*DATA EXTRACT*:
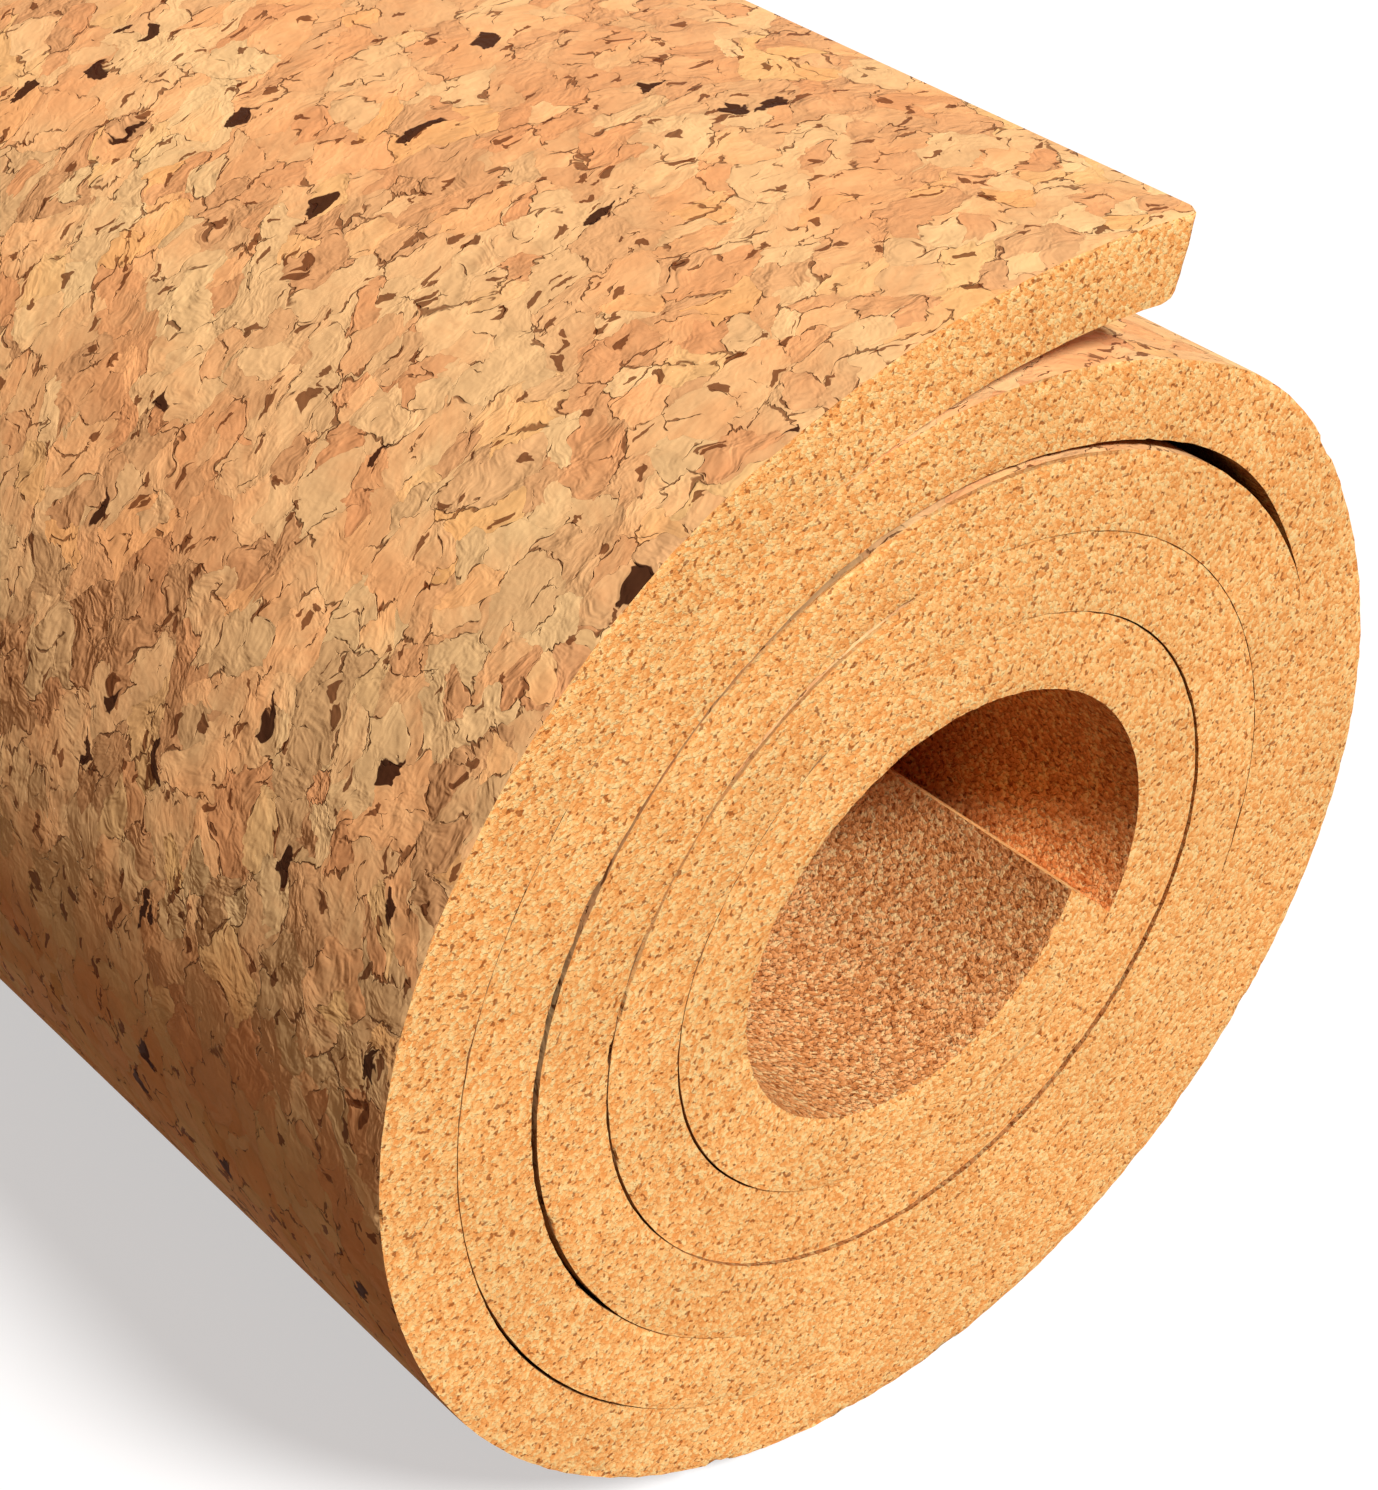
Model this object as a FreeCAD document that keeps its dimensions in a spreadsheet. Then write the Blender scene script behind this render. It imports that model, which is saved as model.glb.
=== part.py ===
import os

import FreeCAD
import Part
import Sketcher

from math import cos, degrees, radians, sin, sqrt

# Cork pin board roll: one thick sheet of bonded cork, wound up and lying on its side.
# Millimetres, +Z up. The roll's axis runs along Y, with the photographed end at -Y.
# In the section the sheet winds clockwise and outwards, from its inner end to the flap.

os.makedirs("parts", exist_ok=True)
doc = FreeCAD.newDocument("cork_pin_board_roll")

# Driving dimensions, in millimetres and degrees
SIZES = (
    ("sheet_thickness", 12.7),
    ("sheet_width", 1219.2),
    ("turn_gap", 0.3),
    ("core_radius", 37.0),
    ("oval_step", 11.0),
    ("oval_angle", 18.0),
    ("full_turns", 4),
    ("inner_end_angle", -23.0),
    ("inner_end_bevel", 25.0),
    ("bulge_angle", 48.0),
    ("bulge_rise", 2.2),
    ("bulge_half_angle", 36.0),
    ("crest_half_angle", 15.0),
    ("flap_angle", 111.5),
    ("flap_radius", 150.0),
    ("flap_length", 81.0),
    ("flap_end_slant", 8.0),
    ("flap_corner", 4.0),
)

# Values that follow from them: how far the winding's radius grows at each kind of station
DERIVED = (
    ("pitch", "=sheet_thickness + turn_gap"),
    ("flat_step", "=pitch / 4 + oval_step"),
    ("side_step", "=pitch / 4 - oval_step"),
    ("bulge_ratio", "=sin(bulge_half_angle) / sin(crest_half_angle) - 1"),
    ("bulge_drop", "=cos(crest_half_angle) - cos(bulge_half_angle)"),
    ("crest_drop", "=1 - cos(crest_half_angle)"),
    ("bulge_step", "=bulge_rise / (bulge_drop - bulge_ratio * crest_drop)"),
    ("crest_step", "=bulge_step * (bulge_ratio + 1)"),
)
sheet = doc.addObject("Spreadsheet::Sheet", "Sizes")
for row, (alias, value) in enumerate(SIZES + DERIVED, start=1):
    sheet.set(f"A{row}", alias)
    sheet.set(f"B{row}", str(value))
    sheet.setAlias(f"B{row}", alias)
doc.recompute()

QUARTER = 90
TURN = 360
START, END, CENTRE = 1, 2, 3


class Station:
    """A place in the winding where its radius changes: degrees before a named angle."""

    def __init__(self, angle_alias, before, step_alias, sign=1):
        self.angle = getattr(sheet, angle_alias) - before
        self.angle_text = f"(Sizes.{angle_alias} - {before})"
        self.step = sign * getattr(sheet, step_alias)
        self.step_text = f" {'+' if sign > 0 else '-'} Sizes.{step_alias}"

    def add(self, other):
        """Takes in the step of another station at the same angle."""
        self.step += other.step
        self.step_text += other.step_text


def quarter_stations(last_angle):
    """Four centres make the oval: side and flat steps take turns, one pitch in each turn."""
    stations = []
    before = 1.5 * QUARTER
    while sheet.oval_angle - before > last_angle:
        step = "side_step" if len(stations) % 2 == 0 else "flat_step"
        stations.append(Station("oval_angle", before, step))
        before += QUARTER
    return stations


def bulge_stations():
    """The last covered turn stands off the one below: flatter arcs beside a tighter crest."""
    turns = TURN * sheet.full_turns
    half, crest = sheet.bulge_half_angle, sheet.crest_half_angle
    return [
        Station("bulge_angle", turns - half, "bulge_step"),
        Station("bulge_angle", turns - crest, "crest_step", -1),
        Station("bulge_angle", turns + crest, "crest_step"),
        Station("bulge_angle", turns + half, "bulge_step", -1),
    ]


def in_order(stations):
    """The stations as the winding meets them, with those at one angle made one."""
    ordered = []
    for station in sorted(stations, key=lambda each: -each.angle):
        if ordered and abs(ordered[-1].angle - station.angle) < 0.01:
            ordered[-1].add(station)
        else:
            ordered.append(station)
    return ordered


def point_on(centre, radius, angle):
    """The point of a circle at an angle in degrees, in the section plane."""
    turn = radians(angle)
    return FreeCAD.Vector(centre.x + radius * cos(turn), centre.y + radius * sin(turn), 0)


class Bend:
    """One arc of the sheet's back face, with the texts that bind its radius and its sweep."""

    def __init__(self, centre, radius, start, end, radius_text, sweep_text):
        self.centre = centre
        self.radius = radius
        self.start = start
        self.end = end
        self.radius_text = radius_text
        self.sweep_text = sweep_text

    def arc(self, offset=0.0):
        """The sketch's arc. It runs counter-clockwise, so its START is the winding's later end."""
        circle = Part.Circle(self.centre, FreeCAD.Vector(0, 0, 1), self.radius + offset)
        return Part.ArcOfCircle(circle, radians(self.end), radians(self.start))


def winding():
    """The bends of the back face, from the inner end outwards to the flap."""
    flap_turns = TURN * (sheet.full_turns + 1)
    flap_start = sheet.flap_angle - flap_turns
    stations = in_order(quarter_stations(flap_start) + bulge_stations())
    centre = FreeCAD.Vector(0, 0, 0)
    radius = sheet.core_radius
    radius_text = "Sizes.core_radius"
    angle = sheet.inner_end_angle
    angle_text = "Sizes.inner_end_angle"
    bends = []
    for station in stations:
        sweep_text = f"({angle_text} - {station.angle_text}) * 1 deg"
        bends.append(Bend(centre, radius, angle, station.angle, radius_text, sweep_text))
        centre = point_on(centre, -station.step, station.angle)
        radius += station.step
        radius_text += station.step_text
        angle, angle_text = station.angle, station.angle_text
    sweep_text = f"({angle_text} - Sizes.flap_angle + {flap_turns}) * 1 deg"
    bends.append(Bend(centre, radius, angle, flap_start, radius_text, sweep_text))
    centre = point_on(centre, radius - sheet.flap_radius, flap_start)
    flap_end = flap_start - degrees(sheet.flap_length / (sheet.flap_radius + sheet.sheet_thickness))
    sweep_text = "Sizes.flap_length / (Sizes.flap_radius + Sizes.sheet_thickness) * 1 rad"
    bends.append(Bend(centre, sheet.flap_radius, flap_start, flap_end, "Sizes.flap_radius", sweep_text))
    return bends


def cut_reach(radius, lean, thickness):
    """How long a cut through the sheet is, from its back face out, leaning off square."""
    square = radius * cos(radians(lean))
    return sqrt(square**2 + thickness**2 + 2 * radius * thickness) - square


def draw_outline(sketch, bends):
    """The sheet's closed outline: back face, decorated face and its two cut ends."""
    first, flap = bends[0], bends[-1]
    thickness = sheet.sheet_thickness
    inner_back = point_on(first.centre, first.radius, first.start)
    cut_angle = first.start - sheet.inner_end_bevel
    cut_length = cut_reach(first.radius, sheet.inner_end_bevel, thickness)
    flap_face = point_on(flap.centre, flap.radius + thickness, flap.end)
    flap_cut_angle = flap.end - TURN / 2 - sheet.flap_end_slant
    lines = [
        Part.LineSegment(inner_back, point_on(inner_back, cut_length, cut_angle)),
        Part.LineSegment(flap_face, point_on(flap_face, thickness, flap_cut_angle)),
    ]
    back = [bend.arc() for bend in bends]
    face = [bend.arc(thickness) for bend in bends]
    sketch.addGeometry(back + face + lines, False)
    sketch.addGeometry([Part.LineSegment(first.centre, inner_back)], True)


def join_outline(sketch, count):
    """Tangent joints along both faces, one centre for each bend's two arcs, and the ends."""
    inner_cut, flap_cut, inner_ray = 2 * count, 2 * count + 1, 2 * count + 2
    last_face = 2 * count - 1
    tangents = []
    for index in range(count - 1):
        tangents.append(Sketcher.Constraint("Tangent", index, START, index + 1, END))
        face = count + index
        tangents.append(Sketcher.Constraint("Tangent", face, START, face + 1, END))
    meeting_points = [(index, CENTRE, count + index, CENTRE) for index in range(count)]
    meeting_points += [
        (0, CENTRE, -1, START),
        (inner_ray, START, 0, CENTRE),
        (inner_ray, END, 0, END),
        (inner_cut, START, 0, END),
        (inner_cut, END, count, END),
        (flap_cut, START, last_face, START),
        (flap_cut, END, count - 1, START),
    ]
    meetings = [Sketcher.Constraint("Coincident", *points) for points in meeting_points]
    sketch.addConstraint(tangents + meetings)


def bind_outline(sketch, bends):
    """Names every dimension of the outline and ties it to the sheet of sizes."""
    count = len(bends)
    inner_cut, flap_cut, inner_ray = 2 * count, 2 * count + 1, 2 * count + 2
    first, flap = bends[0], bends[-1]
    flap_cut_angle = flap.end - TURN / 2 - sheet.flap_end_slant
    flap_turns = TURN * (sheet.full_turns + 1)

    dimensions = []
    for index, bend in enumerate(bends):
        dimensions.append((f"back_radius_{index + 1}", "Radius", index, bend.radius, bend.radius_text))
    for index, bend in enumerate(bends[:-1]):
        sweep = radians(bend.start - bend.end)
        dimensions.append((f"sweep_{index + 1}", "Angle", index, sweep, bend.sweep_text))
    dimensions += [
        ("face_radius", "Radius", count, first.radius + sheet.sheet_thickness,
         "Sizes.core_radius + Sizes.sheet_thickness"),
        ("flap_sweep", "Angle", 2 * count - 1, radians(flap.start - flap.end), flap.sweep_text),
        ("inner_end", "Angle", inner_ray, radians(first.start), "Sizes.inner_end_angle * 1 deg"),
        ("inner_cut", "Angle", inner_cut, radians(first.start - sheet.inner_end_bevel),
         "(Sizes.inner_end_angle - Sizes.inner_end_bevel) * 1 deg"),
        ("flap_cut", "Angle", flap_cut, radians(flap_cut_angle + flap_turns),
         f"(Sizes.flap_angle - Sizes.flap_end_slant - {TURN / 2}) * 1 deg - {flap.sweep_text}"),
    ]
    for name, kind, geometry, value, text in dimensions:
        index = sketch.addConstraint(Sketcher.Constraint(kind, geometry, value))
        sketch.renameConstraint(index, name)
        sketch.setExpression(f"Constraints.{name}", text)


def corner_edge(shape, x, z):
    """The name of the edge along the roll that runs nearest to a place in the section."""
    def distance(edge):
        middle = edge.valueAt((edge.FirstParameter + edge.LastParameter) / 2)
        return (middle.x - x) ** 2 + (middle.z - z) ** 2
    long_edges = [(distance(edge), number) for number, edge in enumerate(shape.Edges, start=1)
                  if edge.Length > sheet.sheet_width / 2]
    return f"Edge{min(long_edges)[1]}"


def cork_sheet():
    """The rolled sheet: its outline padded by the sheet's width, the flap's corner worn round."""
    body = doc.addObject("PartDesign::Body", "cork_sheet")
    body.Label = "cork_sheet"
    plane = next(item for item in body.Origin.OriginFeatures if item.Role == "XZ_Plane")
    sketch = body.newObject("Sketcher::SketchObject", "SheetOutline")
    sketch.AttachmentSupport = [(plane, "")]
    sketch.MapMode = "FlatFace"
    bends = winding()
    draw_outline(sketch, bends)
    join_outline(sketch, len(bends))
    bind_outline(sketch, bends)

    pad = body.newObject("PartDesign::Pad", "SheetWidth")
    pad.Profile = sketch
    pad.setExpression("Length", "Sizes.sheet_width")
    pad.Midplane = True
    doc.recompute()

    flap_back = sketch.getPoint(len(bends) - 1, START)
    worn = body.newObject("PartDesign::Fillet", "FlapCorner")
    worn.Base = (pad, [corner_edge(pad.Shape, flap_back.x, flap_back.y)])
    worn.setExpression("Radius", "Sizes.flap_corner")
    body.Tip = worn
    doc.recompute()

    box = body.Shape.BoundBox
    body.Placement.Base = FreeCAD.Vector(-box.Center.x, -box.Center.y, -box.ZMin)
    return body


pieces = [cork_sheet()]
doc.recompute()

for item in doc.Objects:
    if "Invalid" in item.State or "Error" in item.State:
        raise RuntimeError(f"{item.Name} failed: {item.State}")
for piece in pieces:
    if piece.Shape.isNull() or not piece.Shape.isValid():
        raise RuntimeError(f"{piece.Label} has no valid shape")
    piece.Shape.exportStep(f"parts/{piece.Label}.step")
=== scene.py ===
import math

import bpy
import numpy as np
from bpy.props import FloatProperty, FloatVectorProperty, IntProperty, PointerProperty
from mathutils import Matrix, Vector, noise


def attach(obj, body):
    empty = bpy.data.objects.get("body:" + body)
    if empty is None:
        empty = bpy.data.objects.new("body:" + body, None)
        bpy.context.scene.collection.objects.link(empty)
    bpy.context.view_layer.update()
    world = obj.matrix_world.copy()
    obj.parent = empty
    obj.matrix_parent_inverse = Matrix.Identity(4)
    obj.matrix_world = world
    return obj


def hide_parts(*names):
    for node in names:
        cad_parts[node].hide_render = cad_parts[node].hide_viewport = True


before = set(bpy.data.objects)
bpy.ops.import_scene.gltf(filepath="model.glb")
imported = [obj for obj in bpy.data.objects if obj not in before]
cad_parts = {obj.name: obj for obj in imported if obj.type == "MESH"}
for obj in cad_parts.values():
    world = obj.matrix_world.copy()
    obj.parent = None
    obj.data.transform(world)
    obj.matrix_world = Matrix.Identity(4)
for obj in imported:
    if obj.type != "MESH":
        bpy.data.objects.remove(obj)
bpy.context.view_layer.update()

bl_info = {
    "name": "Cork Pin Board Roll",
    "version": (1, 0, 0),
    "blender": (4, 5, 0),
    "location": "View3D > Sidebar > Cork Roll",
    "description": "Dresses a wound sheet of bonded pin board cork and sets the studio round it",
    "category": "Object",
}

NODE = "cork_sheet"
MM = 0.001
TURN = 360.0
FLAT_PLACE = "flat_place"
VENEER_SHOWN = "veneer_shown"
PAINTED_GAP_SHADE = "painted_gap_shade"

# The flat sheet's mesh: the width of a column, and cuts so far in from its faces and from its rims
COLUMN = 1.05 * MM
CUTS_THROUGH = (0.5 * MM, 1.6 * MM, 3.2 * MM, 4.8 * MM)
CUTS_ACROSS = (0.5 * MM, 2 * MM, 6 * MM, 30 * MM, 200 * MM)

# How far the lean of each end's cut reaches into the sheet, and how much of the inner one shows
INNER_CUT_REACH = 25 * MM
FLAP_CUT_REACH = 40 * MM
INNER_CUT_SHARE = 0.75

# Wear: the flap's corners seen from above, the rims' round, and how uneven and rough the ends are
PLAN_CORNER = 2.2 * MM
RIM_REACH = 0.7 * MM
SUNK_DEPTH = 1.1 * MM
SUNK_REACH = 0.25
END_ROUGHNESS = 0.16 * MM

# How far each side of a gap gives way where two turns press together, in mm
PRESSED = 0.147
# Open stretches of the gaps: heading, turn, half width in degrees, how much wider the gap is in mm
OPEN_STRETCHES = (
    (207, 1, 32, -0.08),
    (40, 1, 36, -0.14),
    (118, 2, 24, 0.35),
    (178, 2, 46, 0.20),
    (88, 3, 34, 0.45),
    (180, 3, 50, 0.16),
    (203, 3, 18, 0.30),
    (215, 4, 26, 0.02),
    (330, 4, 16, -0.10),
)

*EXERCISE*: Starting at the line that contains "box = body.Shape.BoundBox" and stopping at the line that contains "for node in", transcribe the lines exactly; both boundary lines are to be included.

*REPLY*:
    box = body.Shape.BoundBox
    body.Placement.Base = FreeCAD.Vector(-box.Center.x, -box.Center.y, -box.ZMin)
    return body


pieces = [cork_sheet()]
doc.recompute()

for item in doc.Objects:
    if "Invalid" in item.State or "Error" in item.State:
        raise RuntimeError(f"{item.Name} failed: {item.State}")
for piece in pieces:
    if piece.Shape.isNull() or not piece.Shape.isValid():
        raise RuntimeError(f"{piece.Label} has no valid shape")
    piece.Shape.exportStep(f"parts/{piece.Label}.step")
=== scene.py ===
import math

import bpy
import numpy as np
from bpy.props import FloatProperty, FloatVectorProperty, IntProperty, PointerProperty
from mathutils import Matrix, Vector, noise


def attach(obj, body):
    empty = bpy.data.objects.get("body:" + body)
    if empty is None:
        empty = bpy.data.objects.new("body:" + body, None)
        bpy.context.scene.collection.objects.link(empty)
    bpy.context.view_layer.update()
    world = obj.matrix_world.copy()
    obj.parent = empty
    obj.matrix_parent_inverse = Matrix.Identity(4)
    obj.matrix_world = world
    return obj


def hide_parts(*names):
    for node in names:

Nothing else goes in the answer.